Iran-trained militias could become a threat to Afghanistan, Mahmoud Saikal, Afghanistan’s former ambassador to the United Nations, said on Thursday.
Speaking at a roundtable discussion hosted by Afghan Institute for Strategic Studies, Saikal said that Afghanistan was under pressure from both US and Iran to take stance in their own interest.
“There are also claims that one party to tension is asking Afghanistan to take actions,” Saikal said.
He said that US-Iran tensions could delay the Afghan peace process.
Saikal, however, said that US and Iran have shared interests and stances in Afghanistan, including on counterterrorism and Taliban violence.
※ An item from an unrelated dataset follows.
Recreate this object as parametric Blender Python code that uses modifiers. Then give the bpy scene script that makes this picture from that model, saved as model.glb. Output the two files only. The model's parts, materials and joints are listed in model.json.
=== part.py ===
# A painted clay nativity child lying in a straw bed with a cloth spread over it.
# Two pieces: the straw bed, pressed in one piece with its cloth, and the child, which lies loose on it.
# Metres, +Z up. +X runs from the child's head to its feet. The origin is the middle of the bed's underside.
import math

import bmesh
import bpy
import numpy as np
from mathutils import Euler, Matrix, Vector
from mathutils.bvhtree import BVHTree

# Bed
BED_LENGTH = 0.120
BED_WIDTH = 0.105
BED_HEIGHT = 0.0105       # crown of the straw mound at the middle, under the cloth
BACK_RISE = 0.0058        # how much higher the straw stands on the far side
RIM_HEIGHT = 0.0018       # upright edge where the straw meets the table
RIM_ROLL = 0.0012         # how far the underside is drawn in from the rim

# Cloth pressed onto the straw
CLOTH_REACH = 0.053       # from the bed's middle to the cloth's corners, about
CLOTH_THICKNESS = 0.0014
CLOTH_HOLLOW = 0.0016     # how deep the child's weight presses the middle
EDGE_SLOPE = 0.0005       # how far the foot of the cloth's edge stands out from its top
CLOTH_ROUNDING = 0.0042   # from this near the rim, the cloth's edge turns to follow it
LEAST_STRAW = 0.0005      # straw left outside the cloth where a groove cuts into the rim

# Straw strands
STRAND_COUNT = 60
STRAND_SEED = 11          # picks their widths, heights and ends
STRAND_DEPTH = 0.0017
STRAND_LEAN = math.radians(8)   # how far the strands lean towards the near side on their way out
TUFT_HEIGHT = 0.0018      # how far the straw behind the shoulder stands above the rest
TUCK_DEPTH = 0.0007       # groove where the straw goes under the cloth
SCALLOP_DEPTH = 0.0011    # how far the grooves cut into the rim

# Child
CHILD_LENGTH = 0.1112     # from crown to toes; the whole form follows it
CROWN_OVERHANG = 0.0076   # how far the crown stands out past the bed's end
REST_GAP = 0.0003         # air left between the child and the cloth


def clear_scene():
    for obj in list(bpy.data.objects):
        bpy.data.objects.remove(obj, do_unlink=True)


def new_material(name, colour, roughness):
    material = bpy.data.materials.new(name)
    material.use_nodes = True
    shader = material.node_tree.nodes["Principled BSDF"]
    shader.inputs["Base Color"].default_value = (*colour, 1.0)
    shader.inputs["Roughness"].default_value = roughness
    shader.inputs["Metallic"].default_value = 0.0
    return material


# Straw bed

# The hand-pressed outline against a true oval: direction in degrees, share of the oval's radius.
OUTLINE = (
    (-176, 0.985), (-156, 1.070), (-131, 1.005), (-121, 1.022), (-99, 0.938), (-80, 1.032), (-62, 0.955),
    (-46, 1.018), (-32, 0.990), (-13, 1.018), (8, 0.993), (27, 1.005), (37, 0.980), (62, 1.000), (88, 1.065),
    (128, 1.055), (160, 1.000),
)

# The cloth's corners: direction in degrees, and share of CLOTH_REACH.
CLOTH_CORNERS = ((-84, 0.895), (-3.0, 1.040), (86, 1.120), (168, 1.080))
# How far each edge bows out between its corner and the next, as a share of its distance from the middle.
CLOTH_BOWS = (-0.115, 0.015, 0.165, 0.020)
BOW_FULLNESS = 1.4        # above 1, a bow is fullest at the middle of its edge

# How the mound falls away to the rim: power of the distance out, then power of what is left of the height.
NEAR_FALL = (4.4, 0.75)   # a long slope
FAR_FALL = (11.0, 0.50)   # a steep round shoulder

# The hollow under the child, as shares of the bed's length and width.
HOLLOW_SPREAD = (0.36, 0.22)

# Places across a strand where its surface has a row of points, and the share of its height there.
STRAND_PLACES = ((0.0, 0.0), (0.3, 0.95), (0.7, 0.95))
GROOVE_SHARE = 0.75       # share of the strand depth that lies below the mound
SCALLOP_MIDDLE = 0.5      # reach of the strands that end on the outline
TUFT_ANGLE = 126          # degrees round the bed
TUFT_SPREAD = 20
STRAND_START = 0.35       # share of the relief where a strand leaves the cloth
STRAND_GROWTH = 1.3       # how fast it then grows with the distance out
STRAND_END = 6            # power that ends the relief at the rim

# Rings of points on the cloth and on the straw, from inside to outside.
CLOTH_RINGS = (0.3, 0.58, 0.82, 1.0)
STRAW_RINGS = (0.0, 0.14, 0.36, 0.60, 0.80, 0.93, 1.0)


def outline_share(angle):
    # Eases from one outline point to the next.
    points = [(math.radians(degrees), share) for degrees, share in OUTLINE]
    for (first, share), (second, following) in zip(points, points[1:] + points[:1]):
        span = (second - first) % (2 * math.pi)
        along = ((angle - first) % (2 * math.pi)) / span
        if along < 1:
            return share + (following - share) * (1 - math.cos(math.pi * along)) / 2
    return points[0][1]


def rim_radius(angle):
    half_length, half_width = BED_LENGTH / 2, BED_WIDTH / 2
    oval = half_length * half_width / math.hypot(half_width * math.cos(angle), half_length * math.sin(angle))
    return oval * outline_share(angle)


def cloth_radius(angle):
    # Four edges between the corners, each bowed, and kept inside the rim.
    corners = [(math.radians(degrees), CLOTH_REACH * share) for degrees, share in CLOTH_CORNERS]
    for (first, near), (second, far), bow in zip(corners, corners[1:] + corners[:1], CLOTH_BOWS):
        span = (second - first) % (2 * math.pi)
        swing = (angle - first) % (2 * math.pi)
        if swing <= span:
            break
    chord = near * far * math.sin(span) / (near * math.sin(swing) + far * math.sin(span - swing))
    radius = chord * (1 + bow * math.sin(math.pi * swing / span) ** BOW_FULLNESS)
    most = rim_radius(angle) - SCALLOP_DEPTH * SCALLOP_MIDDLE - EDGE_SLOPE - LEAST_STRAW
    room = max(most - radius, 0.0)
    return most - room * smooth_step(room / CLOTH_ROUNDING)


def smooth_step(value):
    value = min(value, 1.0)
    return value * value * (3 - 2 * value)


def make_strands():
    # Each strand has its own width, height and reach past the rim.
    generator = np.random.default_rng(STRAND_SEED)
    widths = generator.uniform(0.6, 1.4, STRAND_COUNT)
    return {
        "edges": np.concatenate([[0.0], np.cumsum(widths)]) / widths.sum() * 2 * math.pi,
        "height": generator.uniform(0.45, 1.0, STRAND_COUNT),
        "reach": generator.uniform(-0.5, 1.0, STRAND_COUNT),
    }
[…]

According to Saikal, it was Taliban violence that dragged US to Afghanistan. “Therefore, it is important that instead of using Taliban as a tool, there should be an agreement among the three countries on ending Taliban violence in Afghanistan.”
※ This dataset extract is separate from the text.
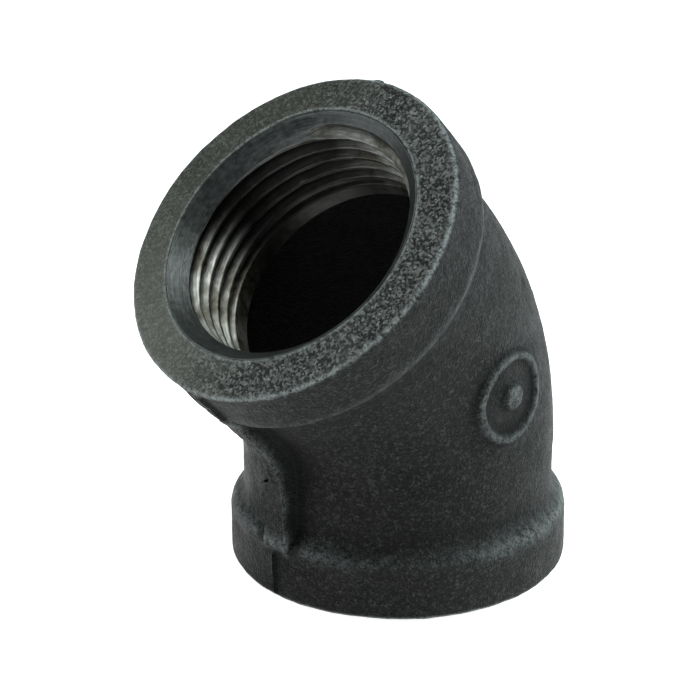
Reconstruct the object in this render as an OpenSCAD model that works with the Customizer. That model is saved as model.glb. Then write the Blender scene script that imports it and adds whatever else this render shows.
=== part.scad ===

“If the US has a channel for talks with Iran on the Afghan peace, it is better to strengthen, and if it doesn’t, it is better to create it,” Saikal said.
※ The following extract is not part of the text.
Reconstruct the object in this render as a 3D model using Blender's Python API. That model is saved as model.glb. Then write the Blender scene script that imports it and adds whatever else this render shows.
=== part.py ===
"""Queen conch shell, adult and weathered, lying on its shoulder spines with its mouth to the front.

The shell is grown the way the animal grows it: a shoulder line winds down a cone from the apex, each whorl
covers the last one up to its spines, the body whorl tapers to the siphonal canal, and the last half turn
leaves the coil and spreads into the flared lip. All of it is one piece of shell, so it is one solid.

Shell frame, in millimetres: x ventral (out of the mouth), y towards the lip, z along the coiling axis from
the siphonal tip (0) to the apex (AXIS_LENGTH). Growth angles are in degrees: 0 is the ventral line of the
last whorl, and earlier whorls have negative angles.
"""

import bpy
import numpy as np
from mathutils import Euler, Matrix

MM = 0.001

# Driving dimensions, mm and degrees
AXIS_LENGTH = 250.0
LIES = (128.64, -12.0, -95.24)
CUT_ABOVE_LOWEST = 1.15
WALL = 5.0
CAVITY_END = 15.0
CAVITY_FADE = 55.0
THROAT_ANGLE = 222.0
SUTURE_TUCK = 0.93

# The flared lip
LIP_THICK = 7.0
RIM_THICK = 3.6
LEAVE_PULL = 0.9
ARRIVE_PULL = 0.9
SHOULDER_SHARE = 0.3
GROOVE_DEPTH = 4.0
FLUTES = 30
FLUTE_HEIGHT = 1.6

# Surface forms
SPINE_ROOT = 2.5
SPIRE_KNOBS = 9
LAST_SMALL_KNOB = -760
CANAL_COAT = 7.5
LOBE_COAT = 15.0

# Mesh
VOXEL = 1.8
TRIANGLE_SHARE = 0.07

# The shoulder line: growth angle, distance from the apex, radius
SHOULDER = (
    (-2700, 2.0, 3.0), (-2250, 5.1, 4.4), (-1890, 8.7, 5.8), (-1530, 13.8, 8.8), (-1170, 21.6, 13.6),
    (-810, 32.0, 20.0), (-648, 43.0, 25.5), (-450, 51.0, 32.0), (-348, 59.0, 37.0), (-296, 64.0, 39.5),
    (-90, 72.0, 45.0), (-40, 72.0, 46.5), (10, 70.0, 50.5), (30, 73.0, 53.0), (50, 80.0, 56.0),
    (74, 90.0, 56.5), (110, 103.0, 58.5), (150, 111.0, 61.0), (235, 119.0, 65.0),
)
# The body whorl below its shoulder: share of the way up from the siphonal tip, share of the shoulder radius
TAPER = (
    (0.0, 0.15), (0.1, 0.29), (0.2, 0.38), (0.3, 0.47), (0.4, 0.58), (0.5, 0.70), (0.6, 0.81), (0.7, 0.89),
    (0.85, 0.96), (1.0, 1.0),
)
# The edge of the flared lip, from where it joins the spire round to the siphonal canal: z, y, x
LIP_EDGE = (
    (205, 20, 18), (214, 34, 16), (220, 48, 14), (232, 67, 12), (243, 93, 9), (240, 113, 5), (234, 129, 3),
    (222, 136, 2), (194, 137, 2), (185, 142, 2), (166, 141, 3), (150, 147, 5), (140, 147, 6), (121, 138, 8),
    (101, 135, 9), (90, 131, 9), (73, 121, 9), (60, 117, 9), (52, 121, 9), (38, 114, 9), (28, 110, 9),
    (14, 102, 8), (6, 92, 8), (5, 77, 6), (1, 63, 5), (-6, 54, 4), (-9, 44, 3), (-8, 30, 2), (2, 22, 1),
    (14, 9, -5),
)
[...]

Tensions between the US and Iran have reached the highest level in decades after top Iranian military commander Qassem Soleimani was killed in a U.S. drone strike in Baghdad on Jan. 3, prompting Iran to retaliate with a missile attack against a US base in Iraq days later.
The Afghan government opted for a neutral position and said that it would not allow its soil to be used against another country.
Former Head of Threat Assessment, National Security Council of Afghanistan, Aryan Sharifi, said that it was likely that Iran would use the Fatemiyoun Division, Afghan fighters in the Syrian civil war, in Afghanistan war as well.